From that moment on, he became a national presidential candidate front-runner and in the last few weeks signaled his intention to run. Earlier this month, he reshuffled key military positions, in what many said was an effort to lay the ground for his future administration.
The nation reacted with jubilation to his announcement, with supporters taking to the streets to celebrate. But it remains to be seen if el-Sissi can bridge the tensions that have dominated since Morsi’s ouster. The government, with el-Sissi’s blessing, has carried out a brutal crackdown on Morsi’s supporters, jailed most of the leaders of the Muslim Brotherhood, and replaced a Morsi-backed constitution with a new one.

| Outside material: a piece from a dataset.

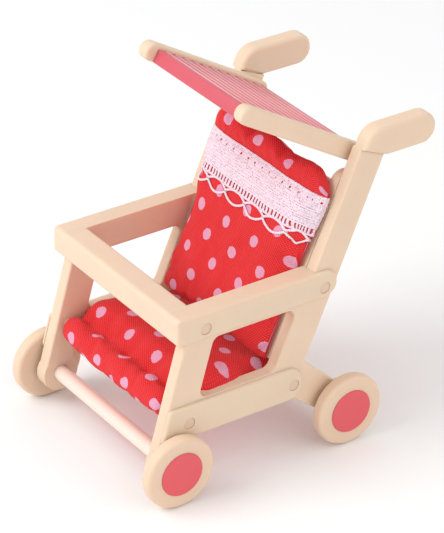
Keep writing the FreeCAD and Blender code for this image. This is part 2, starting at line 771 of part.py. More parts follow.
def make_lace():
    body = make_body("lace_band")
    half = back_half - size.lace_inset
    outline = (
        (pad_face(lace_low) - size.lace_gap, lace_low),
        (pad_face(lace_high) - size.lace_gap, lace_high),
        (pad_face(lace_high) - size.lace_gap - size.lace_thick, lace_high),
        (pad_face(lace_low) - size.lace_gap - size.lace_thick, lace_low),
    )
    add_plate(body, "band", 1, -half, half, outline)


for name, side in SIDES.items():
    make_side_frame(name, side)
    make_armrest(name, side)
    make_lower_rail(name, side)
    make_pins("armrest_pins_" + name, side, arm_pins)
    make_pins("rail_pins_" + name, side, rail_pins)
    make_grip(name, side)
    make_slat(name, side)
    make_hood_arm(name, side)
    make_hood_pin(name, side)
make_front_bar()
for label, place in rod_places.items():
    make_rod(label, place)
make_hood_panel()
for end, axle_y in (("front", NOTHING), ("rear", rear_axle)):
    make_axle(end, axle_y)
    for name, side in SIDES.items():
        make_wheel(end, name, side, axle_y)
        make_hub_cap(end, name, side, axle_y)
make_seat_pad()
make_back_pad()
make_lace()
doc.recompute()

for item in doc.Objects:
    if "Invalid" in item.State or "Error" in item.State:
        raise ValueError(item.Label + " failed: " + ", ".join(item.State))
os.makedirs("parts", exist_ok=True)
for body in doc.findObjects("PartDesign::Body"):
    if body.Shape.isNull() or not body.Shape.isValid():
        raise ValueError(body.Label + " has no valid shape")
for body in doc.findObjects("PartDesign::Body"):
    body.Shape.exportStep("parts/%s.step" % body.Label)
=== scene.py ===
import bmesh
import bpy
import json
import math
from mathutils import Matrix, Vector, noise
from mathutils.bvhtree import BVHTree


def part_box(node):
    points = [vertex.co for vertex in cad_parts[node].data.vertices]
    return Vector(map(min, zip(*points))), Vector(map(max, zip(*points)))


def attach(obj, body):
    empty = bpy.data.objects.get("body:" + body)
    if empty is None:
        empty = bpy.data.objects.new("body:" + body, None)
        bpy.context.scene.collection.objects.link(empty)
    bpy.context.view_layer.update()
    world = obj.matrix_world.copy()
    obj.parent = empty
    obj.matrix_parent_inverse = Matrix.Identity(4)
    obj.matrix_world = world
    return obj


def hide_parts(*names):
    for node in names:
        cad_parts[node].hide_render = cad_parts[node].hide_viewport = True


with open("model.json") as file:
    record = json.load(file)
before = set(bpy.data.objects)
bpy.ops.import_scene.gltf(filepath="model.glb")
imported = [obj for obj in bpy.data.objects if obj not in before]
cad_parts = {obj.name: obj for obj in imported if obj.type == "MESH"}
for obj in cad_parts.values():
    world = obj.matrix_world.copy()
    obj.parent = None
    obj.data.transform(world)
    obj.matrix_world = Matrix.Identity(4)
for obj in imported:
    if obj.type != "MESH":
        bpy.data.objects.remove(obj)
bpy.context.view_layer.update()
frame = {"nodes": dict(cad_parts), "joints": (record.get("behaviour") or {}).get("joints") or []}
MM = 0.001

# --- Studio: a pale table that runs out of sight, a large soft lamp ahead of the stroller, a weaker one
# on its left and an even white surround. The camera stands high on the front left with a long lens.
camera_azimuth = math.radians(54.76)
camera_height = math.radians(30.37)
camera_roll = math.radians(1.04)
camera_data = bpy.data.cameras.new("view")
camera_data.lens = 199.3
camera_data.sensor_width = 36
camera_data.clip_end = 10
camera = bpy.data.objects.new("view", camera_data)
bpy.context.scene.collection.objects.link(camera)
back_way = Vector((math.cos(camera_height) * math.sin(camera_azimuth),
                   -math.cos(camera_height) * math.cos(camera_azimuth),
                   math.sin(camera_height)))
turn = back_way.to_track_quat("Z", "Y").to_matrix() @ Matrix.Rotation(camera_roll, 3, "Z")
camera.matrix_world = Matrix.Translation((0.4053, -0.28653, 0.3233)) @ turn.to_4x4()
bpy.context.scene.camera = camera
bpy.context.scene.view_settings.view_transform = "Standard"


def soft_lamp(name, place, across, power, colour):
    """A square lamp that looks at the middle of the stroller."""
    data = bpy.data.lights.new(name, "AREA")
    data.size = across
    data.energy = power
    data.color = colour
    lamp = bpy.data.objects.new(name, data)
    aim = Vector((0, 0, 0.035)) - Vector(place)
    lamp.matrix_world = Matrix.Translation(place) @ aim.to_track_quat("-Z", "Y").to_matrix().to_4x4()
    bpy.context.scene.collection.objects.link(lamp)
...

An el-Sissi presidency will face a series of seemingly intractable problems. The nation’s economy is in a free fall, with instability all but ending the tourism industry, once responsible for as many as a quarter of all jobs here. The nation’s aggressive campaign against Islamists, including a military campaign in the Sinai, has created a new generation of budding insurgents, and assassinations of police have become an almost daily occurrence. Violent protests are common; earlier Wednesday a student died during protests at Cairo University.
Many also view skeptically the likelihood that the presidential elections will be fair, noting that el-Sissi ousted the first democratically elected leader in his country’s history.
When those elections will be held was still uncertain. El-Sissi said only that voting for president will come before an election to choose a parliament, and the country’s interim president, Adly Mansour, said the presidential balloting will take place before mid-July. Presidential candidates can begin formally submitting their names Sunday. So far only one person other than el-Sissi, longtime opposition leader Hamdeen Sabahi, has announced his intention to run.
Mansour named 1st Lt. Gen. Sedki Sobhi, el-Sissi’s deputy, as the new head of the armed forces.
“I can’t perform miracles but what I can promise is hard and selfless work if I am given the honor or leading,” el-Sissi said.